NOTE: Previously, we were using all raid 3 and no caching.  However, raid 5 
was actually 1-2 meg/sec slower.  And caching did not seem to matter 
in most test.  From now on all tests are using raid 3 and caching 
enabled.

setup: 2 different machines ftp a 400 meg file to same filesystem on a 
single LUN (hdisk)

test1: 22.68 meg/sec, 22.49 meg/sec     = (agg) 45.17 meg/sec
# note: did a rm of all files in fs before# 
test2: 5.05 meg/sec, 4.36 meg/sec       = (agg) 9.41 meg/sec
test3: 3.32 meg/sec, 3.44 meg/sec       = (agg) 6.76 meg/sec
test4: 21.75 meg/sec, 5.80 meg/sec      = (agg) 27.55 meg/sec

the files are stored in cache of the FC disks because I still
notice write even after the ftp transfer is finished.
                                                                
setup: 2 different machines ftp a 400 meg file to different filesystem 
on 2 different LUN's but within the same raid group

test1: 28.12 meg/sec, 6.12 meg/sec      = (agg) 34.24 meg/sec
# note: did a rm of all files in fs before# 
test2: 9.31 meg/sec, 6.15 meg/sec       = (agg) 15.46 meg/sec
test3: 6.87 meg/sec, 6.41 meg/sec       = (agg) 13.28 meg/sec
test4: 28.19 meg/sec, 27.56 meg/sec     = (agg) 55.75 meg/sec
# note did a rm of all files in fs before #

setup: 2 different machines ftp a 400 meg file to different filesystem 
on 2 different LUN's in 2 different raid groups

test1: 27.98 meg/sec, 17.88 meg/sec = (agg) 45.86 meg/sec 
#removed all files first 
test2: 16.52 meg/sec, 17.34 meg/sec = (agg) 33.95 meg/sec
test3: 17.48 meg/sec, 18.30 meg/sec = (agg) 35.78 meg/sec
test4: 17.08 meg/sec, 18.22 meg/sec = (agg) 35.30 meg/sec
test5: 27.42 meg/sec, 27.14 meg/sec = (agg) 54.56 meg/sec
#removed all files first, definitely flushing cache
# write continuing after ftp session

Summary:

Basically, caching does help performance but usually only in the cases where the filesystems were empty, which seems to flush the cache. You notice this behavior at every performance run after an "rm //*" is run on all tested filesystems.
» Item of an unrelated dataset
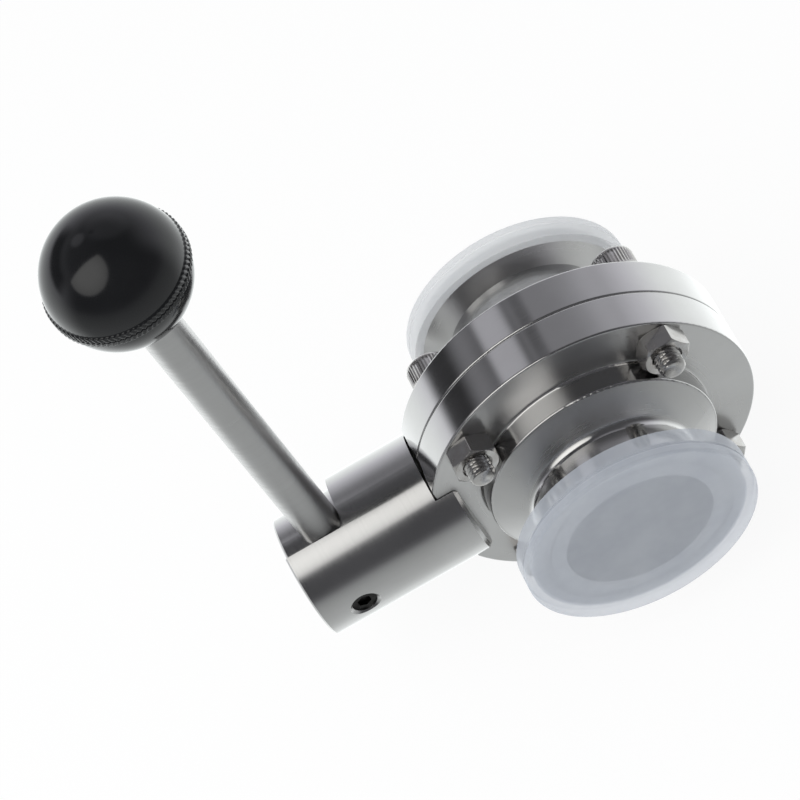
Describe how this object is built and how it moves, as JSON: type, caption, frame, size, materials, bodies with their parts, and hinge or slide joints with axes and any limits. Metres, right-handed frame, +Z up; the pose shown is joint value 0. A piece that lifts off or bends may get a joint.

Also, it is interesting to note that as a filesystem fills up with more files, it's performance decreases. It is unclear if this behavior also appears when using raw logical volumes. Yet, in general raw LV's had faster average write speeds and did not seem to be using much cache as seem by the monitor tool. However, it is unclear how to "flush" out a raw lv as was done to the filesystems.

However, most important seem to be the fact that one can sustain almost full transfer rates to the fibre channel disks by writing to two separate LUNs in two separate raid groups. Additional, raw lvs do not seem to have what I suspect are locking contention or filesystem control block updates that filesystems experience when performing multiple writes to the same filesystem (verse multiple writes to the same raw lv).

Some initial tests (not included above) with writing to 2 different LUN's within the same raid group using raw lv, results in transfer rates of only 12 meg/sec where as a single transfer results in 16+ meg/sec. So there also seems to be some type of contention here also.